-- Problem statement --
Would you copy out the whole listing exactly as given?

-- Material --
* START *

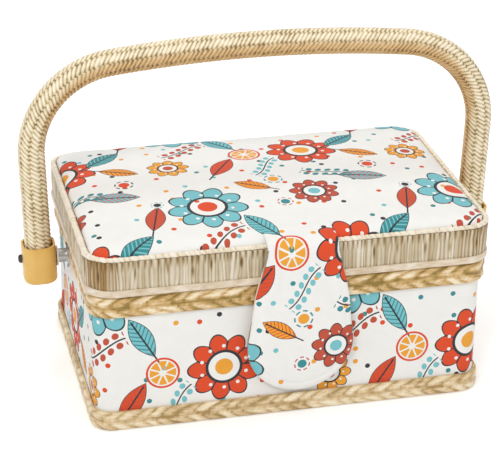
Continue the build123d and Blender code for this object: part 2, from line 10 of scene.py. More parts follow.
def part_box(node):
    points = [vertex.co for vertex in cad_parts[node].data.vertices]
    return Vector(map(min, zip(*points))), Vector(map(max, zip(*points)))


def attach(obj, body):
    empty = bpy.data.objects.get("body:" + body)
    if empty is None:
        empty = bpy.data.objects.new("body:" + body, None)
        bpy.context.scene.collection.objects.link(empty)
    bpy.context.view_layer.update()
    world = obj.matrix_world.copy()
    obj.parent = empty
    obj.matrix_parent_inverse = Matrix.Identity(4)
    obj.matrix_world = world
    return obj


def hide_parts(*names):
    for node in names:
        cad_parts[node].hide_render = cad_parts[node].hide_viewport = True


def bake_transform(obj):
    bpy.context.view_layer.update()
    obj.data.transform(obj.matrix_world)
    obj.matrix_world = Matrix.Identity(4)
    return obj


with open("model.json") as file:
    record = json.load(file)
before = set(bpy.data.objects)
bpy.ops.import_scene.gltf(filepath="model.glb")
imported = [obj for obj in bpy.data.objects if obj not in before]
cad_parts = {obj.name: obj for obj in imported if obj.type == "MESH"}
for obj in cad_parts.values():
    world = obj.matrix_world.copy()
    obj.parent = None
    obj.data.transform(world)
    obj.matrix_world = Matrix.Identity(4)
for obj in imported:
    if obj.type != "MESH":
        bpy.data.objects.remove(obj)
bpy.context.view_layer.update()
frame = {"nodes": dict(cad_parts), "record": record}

bl_info = {
    "name": "Cloth-covered sewing basket",
    "version": (1, 0, 0),
    "blender": (4, 5, 0),
    "location": "View3D > Sidebar > Basket",
    "description": "Dresses the basket's board, lid and fittings in printed cotton, braid, cord and satin",
    "category": "Object",
}

MAP = "cloth"

# Outlines of what runs round the box and the lid, in metres: width, depth and corner radius.
WALL = (0.231, 0.151, 0.011)
BRAID = (0.236, 0.156, 0.0135)
LINED = (0.2218, 0.1418, 0.0064)
BINDING = (0.240, 0.160, 0.017)
BAND = (0.2392, 0.1592, 0.0166)
PIPING = (0.2358, 0.1558, 0.0149)
PAD = (0.2312, 0.1512, 0.0126)
LID_INNER = (0.2270, 0.1470, 0.0100)

RIM_TOP = 0.0862
RIM_BOTTOM = 0.0733
FOOT_TOP = 0.0123
FOOT_BOTTOM = 0.0004
FLOOR_TOP = 0.0046
LID_BOTTOM = 0.0870
BINDING_TOP = 0.0914
BAND_TOP = 0.1072
PIPING_LEVEL = 0.1093
PIPING_RADIUS = 0.0021
PAD_EDGE = 0.1094
PAD_UNDER = 0.1048
PAD_SHOULDER = 0.1125
PAD_CROWN = 0.0058
BRAID_HALF = 0.00125
TAB_AXIS = (0.0035, -0.0836, 0.1093)
PIVOT = (0.13544, 0.008, 0.0741)
CORD_RADIUS = 0.00785
CORD_ROWS = 8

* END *

-- Solution to this task --
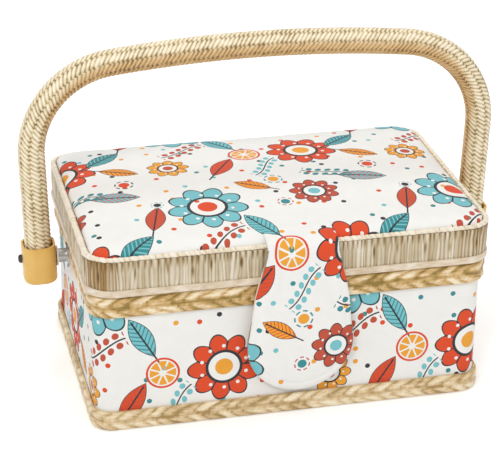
Continue the build123d and Blender code for this object: part 2, from line 10 of scene.py. More parts follow.
def part_box(node):
    points = [vertex.co for vertex in cad_parts[node].data.vertices]
    return Vector(map(min, zip(*points))), Vector(map(max, zip(*points)))


def attach(obj, body):
    empty = bpy.data.objects.get("body:" + body)
    if empty is None:
        empty = bpy.data.objects.new("body:" + body, None)
        bpy.context.scene.collection.objects.link(empty)
    bpy.context.view_layer.update()
    world = obj.matrix_world.copy()
    obj.parent = empty
    obj.matrix_parent_inverse = Matrix.Identity(4)
    obj.matrix_world = world
    return obj


def hide_parts(*names):
    for node in names:
        cad_parts[node].hide_render = cad_parts[node].hide_viewport = True


def bake_transform(obj):
    bpy.context.view_layer.update()
    obj.data.transform(obj.matrix_world)
    obj.matrix_world = Matrix.Identity(4)
    return obj


with open("model.json") as file:
    record = json.load(file)
before = set(bpy.data.objects)
bpy.ops.import_scene.gltf(filepath="model.glb")
imported = [obj for obj in bpy.data.objects if obj not in before]
cad_parts = {obj.name: obj for obj in imported if obj.type == "MESH"}
for obj in cad_parts.values():
    world = obj.matrix_world.copy()
    obj.parent = None
    obj.data.transform(world)
    obj.matrix_world = Matrix.Identity(4)
for obj in imported:
    if obj.type != "MESH":
        bpy.data.objects.remove(obj)
bpy.context.view_layer.update()
frame = {"nodes": dict(cad_parts), "record": record}

bl_info = {
    "name": "Cloth-covered sewing basket",
    "version": (1, 0, 0),
    "blender": (4, 5, 0),
    "location": "View3D > Sidebar > Basket",
    "description": "Dresses the basket's board, lid and fittings in printed cotton, braid, cord and satin",
    "category": "Object",
}

MAP = "cloth"

# Outlines of what runs round the box and the lid, in metres: width, depth and corner radius.
WALL = (0.231, 0.151, 0.011)
BRAID = (0.236, 0.156, 0.0135)
LINED = (0.2218, 0.1418, 0.0064)
BINDING = (0.240, 0.160, 0.017)
BAND = (0.2392, 0.1592, 0.0166)
PIPING = (0.2358, 0.1558, 0.0149)
PAD = (0.2312, 0.1512, 0.0126)
LID_INNER = (0.2270, 0.1470, 0.0100)

RIM_TOP = 0.0862
RIM_BOTTOM = 0.0733
FOOT_TOP = 0.0123
FOOT_BOTTOM = 0.0004
FLOOR_TOP = 0.0046
LID_BOTTOM = 0.0870
BINDING_TOP = 0.0914
BAND_TOP = 0.1072
PIPING_LEVEL = 0.1093
PIPING_RADIUS = 0.0021
PAD_EDGE = 0.1094
PAD_UNDER = 0.1048
PAD_SHOULDER = 0.1125
PAD_CROWN = 0.0058
BRAID_HALF = 0.00125
TAB_AXIS = (0.0035, -0.0836, 0.1093)
PIVOT = (0.13544, 0.008, 0.0741)
CORD_RADIUS = 0.00785
CORD_ROWS = 8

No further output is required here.